Live Review
Courtney Barnett, Electric Ballroom, London
10th April 2015
She’s meticulously in control of her own runaway train.
In between songs tonight at Camden’s Electric Ballroom, an audience member yells something at Courtney Barnett. She peers back at them for a moment. “Quit stalling?,” she quips, with a smirk. “Stalling’s all I ever do.”
Often Courtney Barnett’s presence is described as shy and introverted - bordering on awkward, even. Really, though, she’s the kind of artist who gets totally, completely, lost in her music. She performs as if, by some feat of haphazard teleportation, she’s been whisked away from playing songs in her bedroom and unexpectedly ended up on a stage. Bravado-riddled stage patter isn’t Barnett’s forte, admittedly, but the moment she closes her eyes and lets loose her breathless tirades of colliding syllables - jumping from taxidermy kangaroos to extended studies of off-white wallpaper in pauseless flashes - she’s an unstoppable live force.
Varying the pace interchangeably between ‘Sometimes I Sit and Think and Sometimes I Just Sit’ stand-outs and older songs like ‘Canned Tomatoes (Whole)’ and ‘History Eraser,’ Barnett’s forever tinkering with her songs on-stage, to electrifying effect. The riffs of ‘Pedestrian At Best‘ tumble over one another at clattering, rampaging, speed, but Barnett’s meticulously in control of her own runaway train . By the end, the chorus “put me on a pedestal and I’ll only disappoint you,” comes out as a series of “bleargh” noises, thrown breathlessly in the vague direction of the microphone.

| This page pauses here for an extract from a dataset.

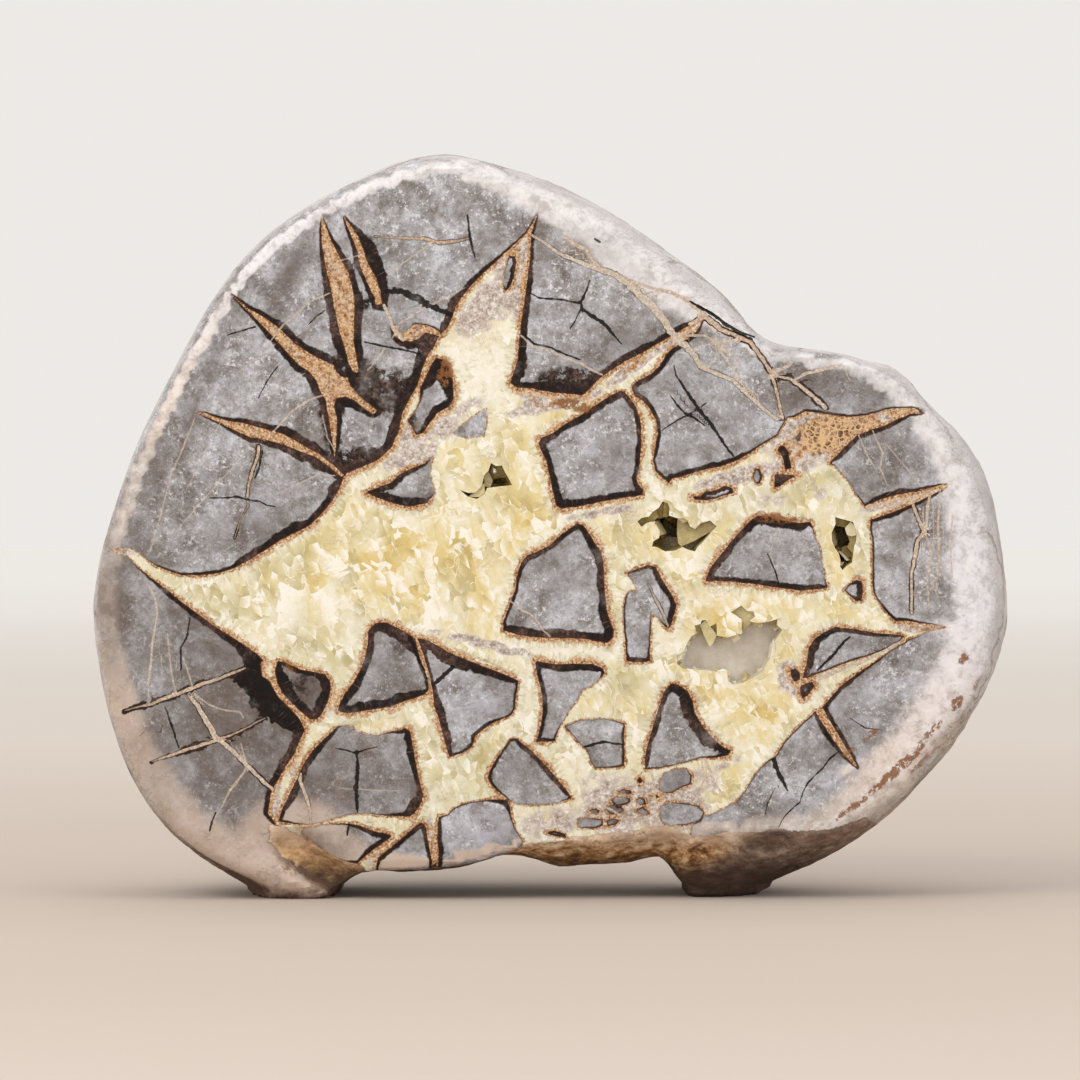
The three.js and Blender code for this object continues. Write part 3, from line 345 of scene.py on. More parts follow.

Throughout Courtney Barnett’s musical output, its her witty, sharp-minded observations, and her infallible delivery, which shines. She has a magical ability to deliver quick-smart lines like “aren’t the pressed metal ceilings great?” with po-faced faux-sincerity. Equally, she can hoick genuine, and often surprising, sentiments out of crackled cream ceilings. “Wondering what you’re doing, what you’re listening to,” she sings on ‘An Illustration of Loneliness (Sleepless in New York), “which quarter of the moon you’re viewing from your bedroom.”
All of Barnett’s wit shines tonight at Electric Ballroom, too. “This one’s amazing,” she says, on an unburstable high towards the end of her set, “it’s a cover of a band called Courtney Barnett.” Playing about spontaneously with her vocal delivery, but keeping a keen eye trained on her bandmates, Barnett’s not bothered about record-perfect renditions as much as she is playfulness. Amid a crowded field of polished, slick rock outfits, she noticeably brings something that feels raw, unpredictable, and real. Courtney Barnett, stalling? Far from it - tonight proves that she’s storming in cruise control down the one-way round to all-out success.